Joanna Russ was a US writer and literary critic perhaps best known for her seminal (or should that perhaps be germinal?) work in feminist SF, as typified by her novel The Female Man. Her genre writing has won the Hugo, Nebula, Tiptree, and Pilgrim awards.
We Who Are About To … is a novella or short novel (I’m not sure of its wordcount, but I’d estimate it’s on the cusp between those categories) first published in the magazine Galaxy Science Fiction in 1976, appearing in book form a year later. Its narrator, who never names herself, is one of eight starship passengers (there are four women, three men, and one twelve-year-old girl) who become marooned, with a limited set of resources (a water purifier; food for six months; a single-seat ground-effect vehicle) salvaged from their vessel, on a habitable but deserted and probably uncharted planet. Most of the group want to establish a colony that will allow them (and / or their descendants) to survive until they can be rescued; the narrator just wants to be allowed to wander off and die, because she knows the prospect of rescue is exceedingly improbable. This aspiration causes friction within the group, not least because she’s one of three potentially-childbearing women on the planet. And, because any sufficiently-small group of people, in complete isolation, is essentially lawless once it starts to notice that there’s no higher authority on call, this friction is taken to a conclusion. It is, in a thematic sense (though not in style or in tone), rather reminiscent of William Golding’s Lord of the Flies. Or, if you prefer, a riff on the Gilligan’s Island trope, but with the misanthropy dialled up to eleven, or maybe higher.

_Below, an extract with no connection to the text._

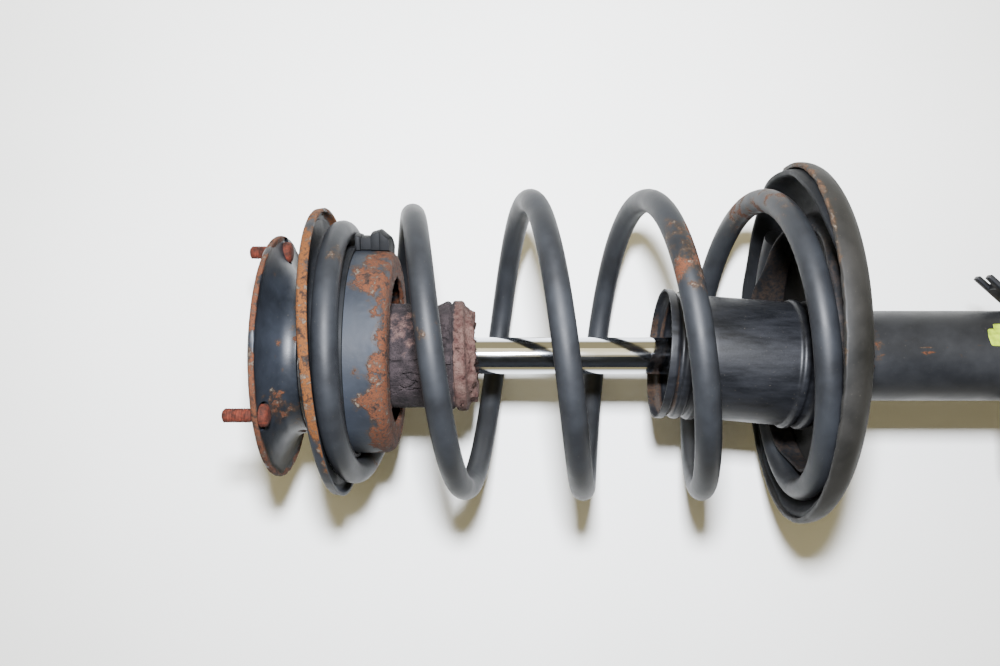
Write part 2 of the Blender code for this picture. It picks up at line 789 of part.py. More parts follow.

It’s a very bleak story, in several ways: none of the characters, not even the narrator (and perhaps especially not the narrator), is likeable; and the predicament doesn’t engender hope. And yet the first two-thirds of it are quietly compelling, as one watches the miniature conflict of ideas that erupts between the narrator and her fellow maroonees, and as one grows accustomed to the narrator’s voice, anger, and mindset. I did feel that the latter section was rather too rambling and unfocussed. (There’s a reason it has this form, which I can appreciate even if I disagree with the author’s choice of presentation.) And there’s also scope for confusion: is Russ railing against society, or against a popular trope in SF? If it’s the latter, then I think it runs the risk of presenting itself as novel-by-strawman-argument. But this description is probably too harsh: there is some very good writing in here; the plotting is skilful, making optimal use of a minimal palette; and the narrator is deeply drawn, with her own particular strengths and vulnerabilities, and a sense of drive that’s admirable whether or not one agrees with the choices she makes. It’s probably better suited to those who are more comfortable with dystopias than am I, but it’s certainly a thought-provoking read, and that’s seldom a bad thing.